Inslee, a Democrat elected as governor in 2012, said at a news conference Tuesday that he had spent months speaking with prosecutors, law enforcement officials, and family members of the people victimized by those on death row. The ultimate result, he said, is that the death penalty is imposed in unequal and inconsistent situations.

There have been too many doubts raised about capital punishment, there are too many flaws in this system today,” he said, as quoted by the Seattle Post-Intelligencer. “There is too much at stake to accept an imperfect system…Equal justice under the law is the state’s primary responsibility. I’m not convinced equal justice is being served.”

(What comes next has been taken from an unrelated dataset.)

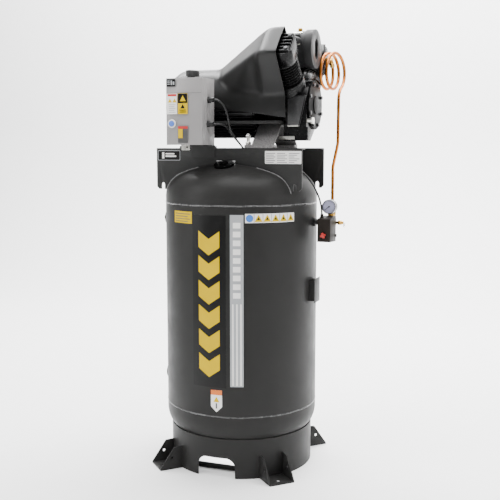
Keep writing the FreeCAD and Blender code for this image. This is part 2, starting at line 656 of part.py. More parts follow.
# ---- pressure switch group ----
def switch_group():
    tank_side = rod(TANK_R, V(0, 0, 900), V(0, 0, 1050))
    shape = rod(10.65, V(290, 0, PORT_Z), V(331, 0, PORT_Z))
    shape = shape.fuse(rod(17, V(290, 0, PORT_Z), V(315, 0, PORT_Z)))
    shape = shape.cut(tank_side)
    shape = shape.fuse(box(330, 392, -10, 14, PORT_Z - 15, PORT_Z + 15))
    shape = shape.fuse(rod(5.5, V(337, 4, PORT_Z + 15), V(337, 4, PORT_Z + 32)))
    save("switch_manifold", shape.removeSplitter())
    base_plate = box(341, 397, -22, -10, 912, 1010)
    base_plate = base_plate.fuse(rod(6, V(397, -16, 934), V(401, -16, 934)))
    save("switch_base", base_plate)
    knob_at = V(368, -86, 940)
    outer = tapered(341, 397, 912, 1010, 343.5, 394, 914, 1002, -22, -86)
    inner = tapered(343.5, 394.5, 914.5, 1007.5, 346, 391.5, 916.5, 999.5, -21.9, -83)
    cover = outer.cut(inner)
    cover = cover.cut(rod(4, knob_at - V(0, 5, 0), knob_at + V(0, 30, 0)))
    gland = V(354, -60, 1000)
    cover = cover.fuse(rod(6.5, gland, gland + V(0, 0, 18)).cut(inner))
    save("switch_cover", cover)
    knob = rod(7, knob_at - V(0, 12, 0), knob_at - V(0, 0.5, 0))
    for k in range(4):
        a = math.radians(90 * k + 20)
        lobe = knob_at + V(7.5 * math.cos(a), 0, 7.5 * math.sin(a))
        knob = knob.fuse(rod(5, lobe - V(0, 12, 0), lobe - V(0, 0.5, 0)))
    knob = knob.fuse(rod(4 - RUN_GAP, knob_at - V(0, 1, 0), knob_at + V(0, 14, 0)))
    save("switch_knob", knob.removeSplitter())


def tapered(x0, x1, z0, z1, fx0, fx1, fz0, fz1, back, front):
    """Box that narrows from its back rectangle to its front rectangle."""
    rear = Part.makePolygon([V(x0, back, z0), V(x1, back, z0), V(x1, back, z1), V(x0, back, z1),
                             V(x0, back, z0)])
    face = Part.makePolygon([V(fx0, front, fz0), V(fx1, front, fz0), V(fx1, front, fz1), V(fx0, front, fz1),
                             V(fx0, front, fz0)])
    return Part.makeLoft([rear, face], True, True)


GAUGE = V(373, -17, 1046)
GAUGE_R = 27.5


def gauge():
    back = GAUGE + V(0, 15, 0)
    front = GAUGE - V(0, 15, 0)
    body = rod(GAUGE_R, front, back).cut(rod(GAUGE_R - 2.5, front, front + V(0, 6, 0)))
    stem = V(373, -3, PORT_Z + 15)
    body = body.fuse(rod(5.5, stem, stem + V(0, 0, 24)))
    body = body.fuse(hexagon(12, stem + V(0, 0, 3), stem + V(0, 0, 13)))
    body = body.fuse(rod(1.5, front + V(0, 3.2, 0), front + V(0, 7, 0)))
    save("gauge_body", body)
    save("gauge_lens", rod(GAUGE_R - 2.6, front, front + V(0, 2, 0)))
    pivot = front + V(0, 4, 0)
    needle = box(-6, 21, -0.5, 0.5, -1, 1).fuse(rod(3, V(0, -0.5, 0), V(0, 0.5, 0)))
    needle = needle.cut(rod(1.5 + RUN_GAP, V(0, -2, 0), V(0, 2, 0)))
    needle.rotate(V(0, 0, 0), V(0, 1, 0), 180 - 38)
    needle.translate(pivot)
    save("gauge_needle", needle)


def safety_valve():
    def at(x):
        return V(x, 2, PORT_Z)

    body = rod(5.5, at(392), at(405)).fuse(hexagon(16, at(403), at(417))).fuse(rod(6, at(417), at(424)))
    body = body.cut(rod(1.5 + RUN_GAP, at(411), at(425)))
    save("safety_valve", body)
    ring_centre = at(427) - V(0, 0, 8.5)
    ring = Part.makeTorus(8.5, 1.2, ring_centre, V(1, 0, 0))
    stem = rod(1.5, at(412), at(428))
    save("safety_ring", stem.fuse(ring))


# ---- starter ----
BUTTON = V(BOX_X0 + 24, BOX_Y0, 1363)


def starter():
    mid_y = BOX_Y0 + 30
    back = box(BOX_X0, BOX_X1, mid_y, BOX_Y1, BOX_Z0, BOX_Z1)
    back = back.cut(box(BOX_X0 + 2, BOX_X1 - 2, mid_y - 1, BOX_Y1 - 2, BOX_Z0 + 2, BOX_Z1 - 2))
    for x, y, z in glands():
        back = back.cut(rod(CABLE_R, V(BOX_X1 - 5, y, z), V(BOX_X1 + 5, y, z)))
    save("starter_box", back)
    cover = box(BOX_X0, BOX_X1, BOX_Y0, mid_y, BOX_Z0, BOX_Z1)
    cover = cover.cut(box(BOX_X0 + 2, BOX_X1 - 2, BOX_Y0 + 2, mid_y + 1, BOX_Z0 + 2, BOX_Z1 - 2))
    bezel = BUTTON - V(0, 3, 0)
    cover = cover.fuse(rod(8.5, bezel, bezel + V(0, 3.5, 0)))
    save("starter_cover", cover.cut(rod(6.6, bezel - V(0, 1, 0), bezel + V(0, 10, 0))))
    button = rod(6.5, BUTTON - V(0, 6, 0), BUTTON + V(0, 8, 0))
    save("reset_button", button)
    parts = []
    for x, y, z in glands():
        nut = hexagon(24, V(BOX_X1, y, z), V(BOX_X1 + 8, y, z)).fuse(rod(10, V(BOX_X1 + 8, y, z), V(x, y, z)))
        parts.append(nut.cut(rod(CABLE_R, V(BOX_X1 - 1, y, z), V(x + 1, y, z))))
    top = V(BOX_X0 + 77, BOX_Y0 + 60, BOX_Z1)
    plug = rod(16, top, top + V(0, 0, 10)).fuse(rod(20, top + V(0, 0, 10), top + V(0, 0, 32)))
    save("box_glands", Part.makeCompound(parts + [plug]))


def glands():
    """Outer end of each cable gland on the right side of the starter box."""
    return ((BOX_X1 + 24, BOX_Y0 + 60, 1452.0), (BOX_X1 + 24, BOX_Y0 + 53, 1362.0))


def cables():
    (x1, y1, z1), (x2, y2, z2) = glands()
    control = [V(BOX_X1 - 20, y1, z1), V(x1 + 13, y1, z1), V(13, -224, 1434), V(21, -204, 1399),
               V(18, -178, 1352), V(25, -158, 1321), V(39, -126, 1292), V(48, -106, 1270),
               V(72, -96, 1248), V(108, -98, 1238), V(150, -104, 1232), V(192, -96, 1226),
               V(232, -82, 1212), V(267, -70, 1190), V(296, -64, 1163), V(322, -62, 1127),
               V(341, -61, 1088), V(352, -60, 1050), V(354, -60, 1018)]
    save("control_cable", round_bar(control, CABLE_R, widest, "control cable"))
    power = [V(BOX_X1 - 20, y2, z2), V(x2 + 20, y2, z2), V(12, -200, 1356), V(7, -150, 1337),
             V(17, -124, 1313), V(32, -104, 1290), V(43, -86, 1266), V(55, -66, 1250), V(68, -44, 1247),
             V(71, -26, 1260), V(70, -20, 1282), V(70, -20, SHAFT_Z - MOTOR_R - 12)]
    save("motor_cable", round_bar(power, CABLE_R, widest, "motor cable"))


# ---- drain ----
def drain():
    body = rod(11, V(0, 0, 34), V(0, 0, LOW_TANGENT - HEAD_DEPTH)).fuse(hexagon(26, V(0, 0, 40), V(0, 0, 50)))
    save("drain_valve", body.cut(rod(4 + RUN_GAP, V(0, 0, 30), V(0, 0, 44))))
    wing = rod(4, V(0, 0, 20), V(0, 0, 43)).fuse(box(-17, 17, -2.5, 2.5, 16, 30))
    save("drain_handle", wing)


# ---- fasteners ----
def fasteners():
    parts = []
    head_bolt = hexagon(13, V(0, 0, HEAD_TOP + 9), V(0, 0, HEAD_TOP + 14))
    for front in (True, False):
        for x, q in HEAD_BOLTS:
            bolt = head_bolt.copy()
            bolt.translate(V(x, q, 0))
            parts.append(tilted(bolt, front))
    for k in range(8):
        a = math.radians(45 * k + 22.5)
        at = V(CASE_X1 + 8, 82 * math.cos(a), SHAFT_Z + 82 * math.sin(a))
        parts.append(hexagon(13, at, at + V(6, 0, 0)))
    for side in (-1, 1):
        at = V(80, side * 135, PAD_TOP)
        parts.append(hexagon(19, at, at + V(0, 0, 11)).fuse(rod(6, at + V(0, 0, 11), at + V(0, 0, 42))))
    save("fasteners", Part.makeCompound(parts))


tank()
base()
feet()
ports()
frame()
supports()
motor()
rotor()
fan()
shroud()
crankcase()
cylinders()
intake()
fittings(discharge_line())
switch_group()
gauge()
safety_valve()
starter()
cables()
drain()
fasteners()
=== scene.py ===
import json
import math

import bmesh
import bpy
from mathutils import Matrix, Vector


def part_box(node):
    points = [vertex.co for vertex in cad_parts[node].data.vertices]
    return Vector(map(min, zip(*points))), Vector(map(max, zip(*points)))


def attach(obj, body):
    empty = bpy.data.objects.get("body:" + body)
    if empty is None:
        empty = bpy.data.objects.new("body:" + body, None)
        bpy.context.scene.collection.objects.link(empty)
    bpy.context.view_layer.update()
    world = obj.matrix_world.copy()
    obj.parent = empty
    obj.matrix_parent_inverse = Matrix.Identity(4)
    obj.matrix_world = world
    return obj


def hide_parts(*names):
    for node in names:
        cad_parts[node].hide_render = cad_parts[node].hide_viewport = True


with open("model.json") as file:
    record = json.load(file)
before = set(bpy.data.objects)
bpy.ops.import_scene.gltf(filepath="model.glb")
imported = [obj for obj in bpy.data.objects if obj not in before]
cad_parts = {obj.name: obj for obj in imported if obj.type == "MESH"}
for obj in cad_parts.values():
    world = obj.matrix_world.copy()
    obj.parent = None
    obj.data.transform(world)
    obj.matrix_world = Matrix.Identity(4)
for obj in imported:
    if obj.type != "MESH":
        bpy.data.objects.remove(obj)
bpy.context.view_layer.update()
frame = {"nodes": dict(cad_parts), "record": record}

# A vertical air compressor, in metres and in the CAD model's frame.
# The tank's axis is Z, the shaft runs along X and -Y is the front.
RECORD = frame["record"]
SLOT_OF = {part["node"]: part["material_slot"] for part in RECORD["subparts"]}
BODY_OF = {node: body for body, nodes in RECORD["behaviour"]["bodies"].items() for node in nodes}
ROOT = "stand"
MM = 0.001


# ---- sizes taken from the frame ----
shell_low, shell_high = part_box("tank_shell")
TANK_R = shell_high.x
SEAM_LOW = shell_low.z
SEAM_HIGH = shell_high.z
SHAFT_Z = (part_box("cooling_fan")[0].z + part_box("cooling_fan")[1].z) / 2
SHROUD_LOW, SHROUD_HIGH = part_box("shroud")
PLATE_FRONT_Y = -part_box("frame_plate_rear")[1].y
BOX_LOW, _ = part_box("starter_cover")
_, BOX_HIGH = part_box("starter_box")

# ---- how far printed films stand off what they are stuck to ----
GROUND = 0.0003
PRINT = 0.0007
OVERPRINT = 0.0011
BOX_GROUND = 0.0004
BOX_PRINT = 0.0008
BOX_OVERPRINT = 0.0012
FILM_THICKNESS = 0.00025


# ---- material helpers ----
class Nodes:
    """A material's node tree with short names for what every finish here needs."""

    def __init__(self, name):
        self.material = bpy.data.materials.new(name)
        self.material.use_nodes = True
        self.tree = self.material.node_tree
        self.shader = self.tree.nodes["Principled BSDF"]
        self.place = self.add("ShaderNodeTexCoord").outputs["Object"]

    def add(self, kind, **values):
        node = self.tree.nodes.new(kind)
        for key, value in values.items():
            setattr(node, key, value)
        return node

    def join(self, source, target):
        self.tree.links.new(source, target)

    def noise(self, scale, detail=3.0, roughness=0.5):
        node = self.add("ShaderNodeTexNoise")
        node.inputs["Scale"].default_value = scale
        node.inputs["Detail"].default_value = detail
        node.inputs["Roughness"].default_value = roughness
        self.join(self.place, node.inputs["Vector"])
        return node.outputs["Fac"]

    def ramp(self, source, stops):
        node = self.add("ShaderNodeValToRGB")
        elements = node.color_ramp.elements
        while len(elements) < len(stops):
            elements.new(0.5)
        for element, (position, colour) in zip(elements, stops):
            element.position = position
            element.color = (*colour, 1.0)
        self.join(source, node.inputs["Fac"])
        return node.outputs["Color"]

    def spread(self, source, low, high):
        node = self.add("ShaderNodeMapRange")
        node.inputs["From Min"].default_value = 0.3
        node.inputs["From Max"].default_value = 0.7
        node.inputs["To Min"].default_value = low
        node.inputs["To Max"].default_value = high
        self.join(source, node.inputs["Value"])
        return node.outputs["Result"]

    def bump(self, height, strength, distance):
        node = self.add("ShaderNodeBump")
        node.inputs["Strength"].default_value = strength
        node.inputs["Distance"].default_value = distance
        self.join(height, node.inputs["Height"])
        if self.shader.inputs["Normal"].is_linked:
            self.join(self.shader.inputs["Normal"].links[0].from_socket, node.inputs["Normal"])
        self.join(node.outputs["Normal"], self.shader.inputs["Normal"])


def shade(colour, factor):
    return tuple(min(1.0, channel * factor) for channel in colour)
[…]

Inslee said that for as long as he is in office, if a death penalty case comes to his desk he will issue a reprieve, which neither pardons an inmate nor commutes their sentence into a lesser punishment.

During my term, we will not be executing people. Nobody is getting out of prison, period,” he said.

I want to acknowledge that there are many good protections built into Washington State’s death penalty law, but there have been too many doubts raised about capital punishment. There are too many flaws in the system. And when the ultimate decision is death there is too much at stake to accept an imperfect system.”

The announcement comes as nine men sentenced to death await their fate in Washington State Penitentiary in Walla Walla. If the governor’s moratorium is ever lifted Jonathan Lee Gentry, convicted of killing a 12-year-old girl in 1988, may be the first to be executed.

His petition for release was rejected last month by the state Supreme Court, making it possible he will be the 33rd person to be executed in the state since 1982. The last execution came in 2010, when prisoner Cal Coburn Brown died by lethal injection for the 1991 murder of a Seattle woman.

Inslee reminded the public that he did not have any doubt that those men slated to die were guilty.

With my action today I expect Washington State will join a growing national conversation about capital punishment,” he said. “I welcome that and I’m confident that our citizens will engage in this very important debate.”